SET EXERCISE: Collect every line below that contains the word "Vector".
################
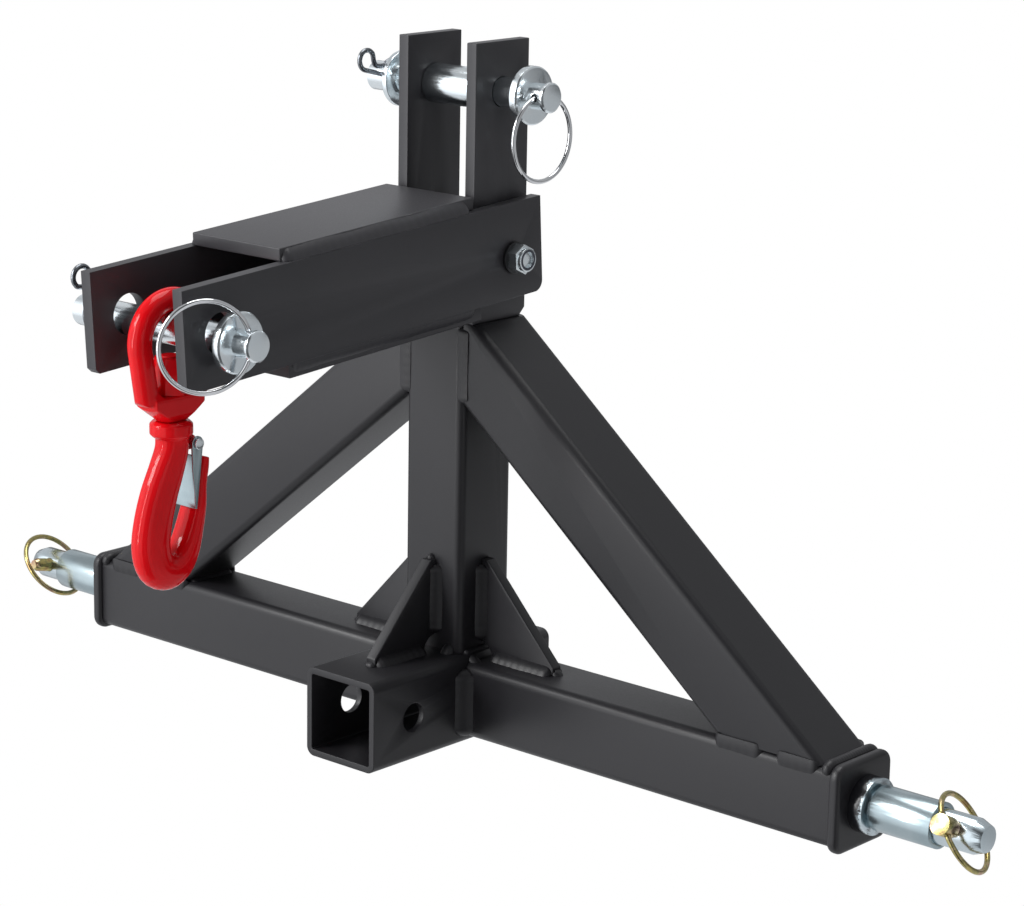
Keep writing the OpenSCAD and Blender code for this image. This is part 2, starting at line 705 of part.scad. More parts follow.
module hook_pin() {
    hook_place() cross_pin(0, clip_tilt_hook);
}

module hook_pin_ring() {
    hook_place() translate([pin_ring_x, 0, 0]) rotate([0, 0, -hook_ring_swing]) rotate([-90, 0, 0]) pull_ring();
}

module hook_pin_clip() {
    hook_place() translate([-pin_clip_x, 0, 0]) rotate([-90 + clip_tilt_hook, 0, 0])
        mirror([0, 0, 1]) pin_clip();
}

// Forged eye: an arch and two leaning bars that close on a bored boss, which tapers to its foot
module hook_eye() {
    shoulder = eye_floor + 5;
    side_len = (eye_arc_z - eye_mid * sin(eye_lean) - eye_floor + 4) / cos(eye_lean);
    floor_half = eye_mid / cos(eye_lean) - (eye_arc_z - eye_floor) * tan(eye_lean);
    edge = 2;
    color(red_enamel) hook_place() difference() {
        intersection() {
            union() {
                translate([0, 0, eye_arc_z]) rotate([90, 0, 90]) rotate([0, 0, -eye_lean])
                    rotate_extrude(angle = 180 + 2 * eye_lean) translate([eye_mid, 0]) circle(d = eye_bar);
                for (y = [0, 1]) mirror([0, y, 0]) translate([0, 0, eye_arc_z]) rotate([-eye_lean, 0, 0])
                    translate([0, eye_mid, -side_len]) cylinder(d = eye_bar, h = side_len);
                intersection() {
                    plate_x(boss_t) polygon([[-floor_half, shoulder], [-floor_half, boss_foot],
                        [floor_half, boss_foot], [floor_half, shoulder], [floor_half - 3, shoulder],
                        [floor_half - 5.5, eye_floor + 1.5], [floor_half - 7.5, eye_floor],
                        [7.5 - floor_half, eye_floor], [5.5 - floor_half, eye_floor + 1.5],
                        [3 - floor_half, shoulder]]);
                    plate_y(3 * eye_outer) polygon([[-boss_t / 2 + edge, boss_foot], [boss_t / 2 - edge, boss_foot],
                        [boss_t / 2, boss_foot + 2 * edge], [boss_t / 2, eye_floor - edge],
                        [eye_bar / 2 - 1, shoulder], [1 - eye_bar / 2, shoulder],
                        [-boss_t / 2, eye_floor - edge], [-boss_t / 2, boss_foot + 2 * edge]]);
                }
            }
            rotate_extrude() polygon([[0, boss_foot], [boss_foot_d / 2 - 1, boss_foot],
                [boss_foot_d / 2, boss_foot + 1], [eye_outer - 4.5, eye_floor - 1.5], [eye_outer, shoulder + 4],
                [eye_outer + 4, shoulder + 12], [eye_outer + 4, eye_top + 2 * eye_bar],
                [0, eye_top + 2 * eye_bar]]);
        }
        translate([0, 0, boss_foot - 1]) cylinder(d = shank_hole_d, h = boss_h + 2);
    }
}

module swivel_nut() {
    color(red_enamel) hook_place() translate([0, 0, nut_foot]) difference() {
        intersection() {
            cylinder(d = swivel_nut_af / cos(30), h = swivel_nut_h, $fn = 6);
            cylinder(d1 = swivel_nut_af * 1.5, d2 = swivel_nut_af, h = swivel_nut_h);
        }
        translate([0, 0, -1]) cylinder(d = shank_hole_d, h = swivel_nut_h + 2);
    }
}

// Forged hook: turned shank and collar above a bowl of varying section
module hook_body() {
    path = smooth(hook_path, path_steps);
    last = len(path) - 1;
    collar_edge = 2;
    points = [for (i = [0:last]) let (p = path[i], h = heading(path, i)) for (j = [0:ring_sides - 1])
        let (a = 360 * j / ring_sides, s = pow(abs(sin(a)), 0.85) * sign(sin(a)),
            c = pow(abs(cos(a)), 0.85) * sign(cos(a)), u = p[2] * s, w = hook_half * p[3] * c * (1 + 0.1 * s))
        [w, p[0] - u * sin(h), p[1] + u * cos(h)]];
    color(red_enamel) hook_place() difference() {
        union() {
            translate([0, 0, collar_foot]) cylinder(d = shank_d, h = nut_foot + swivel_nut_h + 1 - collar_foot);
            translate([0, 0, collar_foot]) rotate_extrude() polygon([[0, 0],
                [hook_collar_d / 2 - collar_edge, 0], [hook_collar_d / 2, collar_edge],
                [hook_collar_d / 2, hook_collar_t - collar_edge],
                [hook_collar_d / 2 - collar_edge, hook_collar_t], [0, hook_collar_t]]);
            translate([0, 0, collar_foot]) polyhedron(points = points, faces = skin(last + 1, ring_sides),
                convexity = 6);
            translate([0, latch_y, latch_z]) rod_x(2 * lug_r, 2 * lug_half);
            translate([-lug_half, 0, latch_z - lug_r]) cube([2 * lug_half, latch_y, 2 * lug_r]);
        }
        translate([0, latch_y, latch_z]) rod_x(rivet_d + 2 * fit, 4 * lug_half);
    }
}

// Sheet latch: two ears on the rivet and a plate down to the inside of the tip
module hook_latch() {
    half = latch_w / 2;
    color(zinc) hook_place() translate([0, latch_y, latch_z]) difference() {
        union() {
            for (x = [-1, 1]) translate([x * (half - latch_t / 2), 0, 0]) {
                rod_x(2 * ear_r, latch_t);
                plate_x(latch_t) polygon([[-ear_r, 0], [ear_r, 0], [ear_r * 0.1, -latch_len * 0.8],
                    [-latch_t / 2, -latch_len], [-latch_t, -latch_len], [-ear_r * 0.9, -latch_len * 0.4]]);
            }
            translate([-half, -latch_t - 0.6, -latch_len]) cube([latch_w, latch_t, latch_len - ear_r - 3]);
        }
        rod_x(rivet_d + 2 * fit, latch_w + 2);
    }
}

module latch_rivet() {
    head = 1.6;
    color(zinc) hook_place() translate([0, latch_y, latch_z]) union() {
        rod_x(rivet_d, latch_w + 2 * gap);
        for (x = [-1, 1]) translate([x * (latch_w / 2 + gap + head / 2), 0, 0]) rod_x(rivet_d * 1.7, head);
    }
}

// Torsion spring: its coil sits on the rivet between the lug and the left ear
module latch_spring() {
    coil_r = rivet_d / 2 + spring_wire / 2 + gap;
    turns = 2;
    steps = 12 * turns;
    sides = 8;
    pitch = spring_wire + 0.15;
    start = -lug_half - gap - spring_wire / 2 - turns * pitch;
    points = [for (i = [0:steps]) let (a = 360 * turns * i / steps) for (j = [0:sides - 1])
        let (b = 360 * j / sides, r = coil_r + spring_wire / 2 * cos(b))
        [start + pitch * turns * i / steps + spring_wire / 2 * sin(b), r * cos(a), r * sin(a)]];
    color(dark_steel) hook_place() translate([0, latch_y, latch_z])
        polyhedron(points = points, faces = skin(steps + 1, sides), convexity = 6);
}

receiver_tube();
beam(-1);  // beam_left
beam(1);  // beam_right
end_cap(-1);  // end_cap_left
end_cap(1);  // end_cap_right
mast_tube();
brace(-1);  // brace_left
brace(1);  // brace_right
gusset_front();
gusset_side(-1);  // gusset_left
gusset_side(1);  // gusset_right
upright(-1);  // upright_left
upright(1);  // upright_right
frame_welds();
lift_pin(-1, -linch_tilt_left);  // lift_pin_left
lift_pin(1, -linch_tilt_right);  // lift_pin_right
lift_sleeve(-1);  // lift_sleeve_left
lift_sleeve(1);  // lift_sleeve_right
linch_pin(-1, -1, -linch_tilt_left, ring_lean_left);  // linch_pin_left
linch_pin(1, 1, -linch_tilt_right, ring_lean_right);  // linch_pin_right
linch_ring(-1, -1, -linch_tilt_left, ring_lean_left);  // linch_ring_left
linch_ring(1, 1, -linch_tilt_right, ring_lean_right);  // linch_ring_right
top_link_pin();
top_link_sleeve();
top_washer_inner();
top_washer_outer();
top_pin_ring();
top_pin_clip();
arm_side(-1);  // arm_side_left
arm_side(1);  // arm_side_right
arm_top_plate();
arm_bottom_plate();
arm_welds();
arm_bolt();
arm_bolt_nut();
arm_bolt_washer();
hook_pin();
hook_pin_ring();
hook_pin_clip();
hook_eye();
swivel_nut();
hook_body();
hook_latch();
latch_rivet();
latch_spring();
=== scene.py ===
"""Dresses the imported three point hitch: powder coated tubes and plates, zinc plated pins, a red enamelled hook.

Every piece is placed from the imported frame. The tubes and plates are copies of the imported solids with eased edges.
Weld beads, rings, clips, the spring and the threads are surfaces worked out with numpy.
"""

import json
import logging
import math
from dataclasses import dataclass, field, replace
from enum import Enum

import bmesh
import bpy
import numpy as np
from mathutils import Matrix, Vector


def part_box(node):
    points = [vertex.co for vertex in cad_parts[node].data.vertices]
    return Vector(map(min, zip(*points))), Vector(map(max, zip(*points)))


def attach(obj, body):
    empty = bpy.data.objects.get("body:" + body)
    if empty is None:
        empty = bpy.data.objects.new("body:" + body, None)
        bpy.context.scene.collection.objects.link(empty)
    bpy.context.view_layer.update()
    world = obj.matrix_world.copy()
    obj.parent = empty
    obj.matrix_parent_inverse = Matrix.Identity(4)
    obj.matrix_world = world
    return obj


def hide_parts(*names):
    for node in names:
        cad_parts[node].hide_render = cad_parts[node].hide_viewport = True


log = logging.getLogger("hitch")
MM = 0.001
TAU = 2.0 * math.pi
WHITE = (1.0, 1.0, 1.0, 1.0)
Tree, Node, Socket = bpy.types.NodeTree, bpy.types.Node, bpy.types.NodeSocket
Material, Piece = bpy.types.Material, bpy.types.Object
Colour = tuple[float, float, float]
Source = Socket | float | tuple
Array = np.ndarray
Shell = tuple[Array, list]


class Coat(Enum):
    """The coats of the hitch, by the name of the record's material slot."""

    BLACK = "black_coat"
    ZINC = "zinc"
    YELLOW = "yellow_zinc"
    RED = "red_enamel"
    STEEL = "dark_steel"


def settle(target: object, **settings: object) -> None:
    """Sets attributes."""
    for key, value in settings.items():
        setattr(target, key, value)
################
RESULT BELOW:
from mathutils import Matrix, Vector
    return Vector(map(min, zip(*points))), Vector(map(max, zip(*points)))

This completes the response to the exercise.